### OBJECTIVE
Where the string "shown" occurs in the material below, report the whole line.

***

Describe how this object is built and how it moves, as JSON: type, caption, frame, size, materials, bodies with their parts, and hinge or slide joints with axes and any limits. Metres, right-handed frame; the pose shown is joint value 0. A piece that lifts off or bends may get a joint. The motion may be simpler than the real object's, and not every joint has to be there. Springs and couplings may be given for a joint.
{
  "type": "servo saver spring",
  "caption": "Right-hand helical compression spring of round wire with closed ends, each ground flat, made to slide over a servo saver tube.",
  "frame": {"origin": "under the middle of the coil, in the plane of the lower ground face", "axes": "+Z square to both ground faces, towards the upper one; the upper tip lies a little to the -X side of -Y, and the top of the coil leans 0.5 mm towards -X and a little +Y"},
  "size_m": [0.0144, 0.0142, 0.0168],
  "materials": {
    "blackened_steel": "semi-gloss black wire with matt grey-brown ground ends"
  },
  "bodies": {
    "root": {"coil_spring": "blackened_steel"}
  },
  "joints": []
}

***

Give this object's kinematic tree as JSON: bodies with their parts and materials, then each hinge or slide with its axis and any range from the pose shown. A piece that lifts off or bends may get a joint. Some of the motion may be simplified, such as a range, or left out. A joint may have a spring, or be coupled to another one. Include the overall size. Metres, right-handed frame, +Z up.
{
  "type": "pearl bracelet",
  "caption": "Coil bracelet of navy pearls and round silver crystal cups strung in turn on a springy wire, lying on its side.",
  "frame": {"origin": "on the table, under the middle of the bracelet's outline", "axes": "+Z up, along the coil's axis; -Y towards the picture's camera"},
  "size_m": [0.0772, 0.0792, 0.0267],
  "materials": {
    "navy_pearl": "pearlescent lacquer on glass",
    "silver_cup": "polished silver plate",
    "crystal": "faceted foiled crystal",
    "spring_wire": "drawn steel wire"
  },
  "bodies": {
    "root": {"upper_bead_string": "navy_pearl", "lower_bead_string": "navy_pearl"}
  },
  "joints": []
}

***

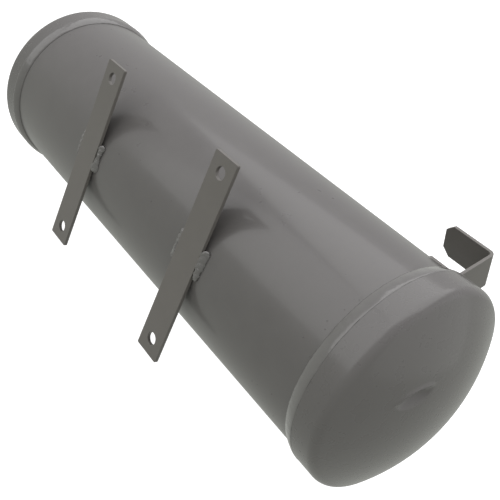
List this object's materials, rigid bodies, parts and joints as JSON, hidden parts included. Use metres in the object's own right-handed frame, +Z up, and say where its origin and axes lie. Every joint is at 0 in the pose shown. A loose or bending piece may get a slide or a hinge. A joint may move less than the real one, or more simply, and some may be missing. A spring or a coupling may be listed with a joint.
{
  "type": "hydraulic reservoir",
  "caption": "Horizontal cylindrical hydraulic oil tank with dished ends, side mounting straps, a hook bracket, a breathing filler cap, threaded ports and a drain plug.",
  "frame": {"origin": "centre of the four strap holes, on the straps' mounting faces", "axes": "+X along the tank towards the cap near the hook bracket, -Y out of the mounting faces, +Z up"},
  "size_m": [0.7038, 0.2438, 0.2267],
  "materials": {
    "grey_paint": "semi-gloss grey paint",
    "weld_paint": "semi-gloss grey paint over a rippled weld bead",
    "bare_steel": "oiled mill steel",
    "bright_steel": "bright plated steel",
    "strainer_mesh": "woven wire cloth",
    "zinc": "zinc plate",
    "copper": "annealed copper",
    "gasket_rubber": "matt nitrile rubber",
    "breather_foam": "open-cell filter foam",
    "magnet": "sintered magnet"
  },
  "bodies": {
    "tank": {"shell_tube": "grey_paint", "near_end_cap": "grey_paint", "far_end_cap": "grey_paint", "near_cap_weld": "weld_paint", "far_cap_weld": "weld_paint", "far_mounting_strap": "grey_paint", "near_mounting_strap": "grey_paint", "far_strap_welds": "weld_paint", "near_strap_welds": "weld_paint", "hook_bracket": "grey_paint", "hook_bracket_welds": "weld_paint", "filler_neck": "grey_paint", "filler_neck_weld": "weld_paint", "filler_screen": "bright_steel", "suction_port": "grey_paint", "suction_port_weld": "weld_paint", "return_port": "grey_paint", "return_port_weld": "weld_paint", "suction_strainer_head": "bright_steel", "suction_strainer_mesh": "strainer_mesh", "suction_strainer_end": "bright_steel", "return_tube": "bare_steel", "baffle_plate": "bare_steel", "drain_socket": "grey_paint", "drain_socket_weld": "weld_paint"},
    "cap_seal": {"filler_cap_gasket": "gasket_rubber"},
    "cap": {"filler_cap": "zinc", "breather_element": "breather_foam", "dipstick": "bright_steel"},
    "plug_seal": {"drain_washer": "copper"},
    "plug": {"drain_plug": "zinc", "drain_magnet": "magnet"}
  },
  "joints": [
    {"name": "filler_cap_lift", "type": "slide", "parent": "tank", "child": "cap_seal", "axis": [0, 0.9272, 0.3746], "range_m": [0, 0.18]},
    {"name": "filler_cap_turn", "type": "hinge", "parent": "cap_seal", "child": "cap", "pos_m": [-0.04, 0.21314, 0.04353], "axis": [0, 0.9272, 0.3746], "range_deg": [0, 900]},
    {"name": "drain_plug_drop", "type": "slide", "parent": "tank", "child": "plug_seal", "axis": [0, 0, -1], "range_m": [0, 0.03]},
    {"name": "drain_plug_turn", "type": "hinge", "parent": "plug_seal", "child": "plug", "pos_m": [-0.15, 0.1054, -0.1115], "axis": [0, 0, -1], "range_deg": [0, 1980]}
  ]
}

***

### TASK RESULT
Describe how this object is built and how it moves, as JSON: type, caption, frame, size, materials, bodies with their parts, and hinge or slide joints with axes and any limits. Metres, right-handed frame; the pose shown is joint value 0. A piece that lifts off or bends may get a joint. The motion may be simpler than the real object's, and not every joint has to be there. Springs and couplings may be given for a joint.
Give this object's kinematic tree as JSON: bodies with their parts and materials, then each hinge or slide with its axis and any range from the pose shown. A piece that lifts off or bends may get a joint. Some of the motion may be simplified, such as a range, or left out. A joint may have a spring, or be coupled to another one. Include the overall size. Metres, right-handed frame, +Z up.
List this object's materials, rigid bodies, parts and joints as JSON, hidden parts included. Use metres in the object's own right-handed frame, +Z up, and say where its origin and axes lie. Every joint is at 0 in the pose shown. A loose or bending piece may get a slide or a hinge. A joint may move less than the real one, or more simply, and some may be missing. A spring or a coupling may be listed with a joint.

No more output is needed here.